Vereinfach gesagt: Intensive Emotionen sind für unser Gehirn ein Hinweis darauf, dass eine Information wichtig genug ist, um abgespeichert zu werden.
Umgekehrt bedeutet dies: Langweiliger Lernstoff, der uns emotional nicht berührt, ist für unser Gehirn nicht „merkwürdig“.
Wer leidenschaftliches Interesse an einem Thema hat, oder sich mit Engagement in ein neues Hobby einarbeitet, wird auch in hohem Alter feststellen, dass sein Gehirn diese Dinge regelrecht aufsaugt.

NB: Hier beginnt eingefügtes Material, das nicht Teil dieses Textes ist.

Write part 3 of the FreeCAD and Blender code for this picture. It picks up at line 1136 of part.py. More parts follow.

Wer jedoch, nur weil es irgendwie schick ist oder um sein Gedächtnis zu trainieren, eine neue Fremdsprache lernen möchte, darf sich nicht wundern, wenn dies in eine Quälerei auszuarten droht.

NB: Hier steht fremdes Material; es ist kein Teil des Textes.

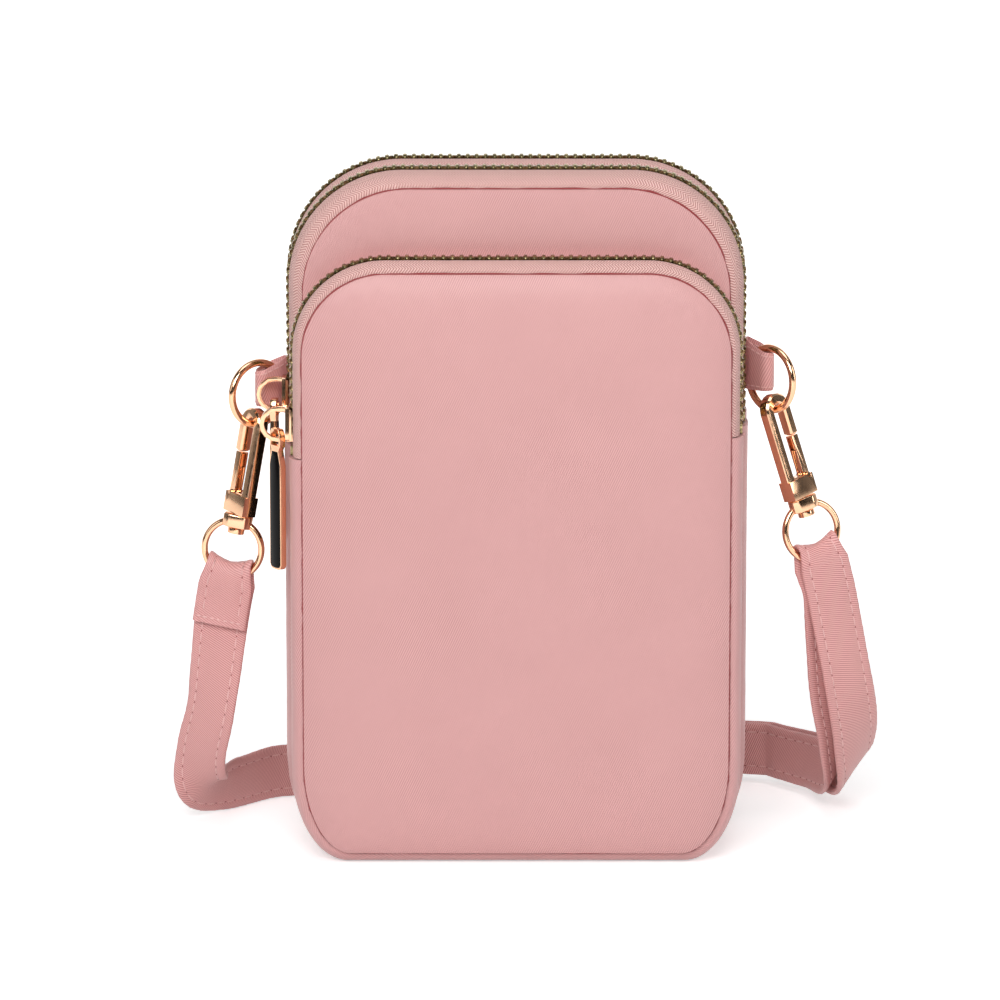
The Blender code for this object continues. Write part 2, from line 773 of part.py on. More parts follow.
def hook_body(side):
    """A J of flat bar on a square base, with the swivel post and its rivet head below."""
    name, frame = f"{side.name}_hook_body", hook_frame(side)
    inner, outer = LOOP_RADIUS, LOOP_RADIUS + ARM_WIDTH
    low, shoulder = hook_base(), hook_base() + BASE_HEIGHT
    outline = [(-outer, low), (outer, low), (outer, shoulder), (-inner, shoulder)]
    outline += [(x, z) for x, z in arc((0, LOOP_HEIGHT), (inner, inner), 180, 0, 6)]
    outline += [(inner, NOSE_HEIGHT), (outer, NOSE_HEIGHT)]
    outline += [(x, z) for x, z in arc((0, LOOP_HEIGHT), (outer, outer), 0, 180, 8)]
    body = prism(name, outline, -HOOK_THICK / 2, HOOK_THICK / 2, rose_gold(), frame)
    bevel(body, HOOK_THICK / 7)
    half = HOOK_BASE_THICK / 2
    block = box(name + "_base", (-outer, -half, low), (outer, half, shoulder - FIT), rose_gold(), frame)
    combine(body, block, "UNION")
    post = bar(name + "_post", (0, 0, RIVET_HEIGHT / 2), (0, 0, low + BASE_HEIGHT / 2), POST_RADIUS, rose_gold(), frame)
    combine(body, post, "UNION")
    head = bar(name + "_rivet", (0, 0, 0), (0, 0, RIVET_HEIGHT), RIVET_RADIUS, rose_gold(), frame)
    combine(body, head, "UNION")
    gap = GATE_HALF_DEPTH + FIT
    floor = PIN_HEIGHT - GATE_THICK
    slot = box(name + "_slot", (inner - 2 * FIT, -gap, floor), (outer + OVERRUN, gap, shoulder + OVERRUN), rose_gold(), frame)
    combine(body, slot, "DIFFERENCE")
    pin = bar(
        name + "_pin_hole",
        (gate_middle(), -half - OVERRUN, PIN_HEIGHT),
        (gate_middle(), half + OVERRUN, PIN_HEIGHT),
        PIN_RADIUS + PIN_FIT,
        rose_gold(),
        frame,
    )
    combine(body, pin, "DIFFERENCE")
    hinge_at(body, frame.translation)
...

Das Reale folgt auf das Mentale. Jeder gesunde Mensch kann selbst in höchstem Altern noch Neues lernen. Je besser Sie ihr Gehirn davon überzeugen, dass dieses Neue interessant und wichtig ist, desto leichter werden Sie sich dieses Neue auch merken können. Starkes Interesse gleicht somit den Nachteil aus, generell weniger leicht neue Informationen aufzunehmen. Zusätzlich erhalten Sie durch ihr bereits hochvernetztes Gehirn, Ihr vorhandenes Wissen und vorhandene Lernstrukturen einen erheblichen Vorteil. Ältere Studenten lernen vielleicht langsamer, dafür aber effektiver.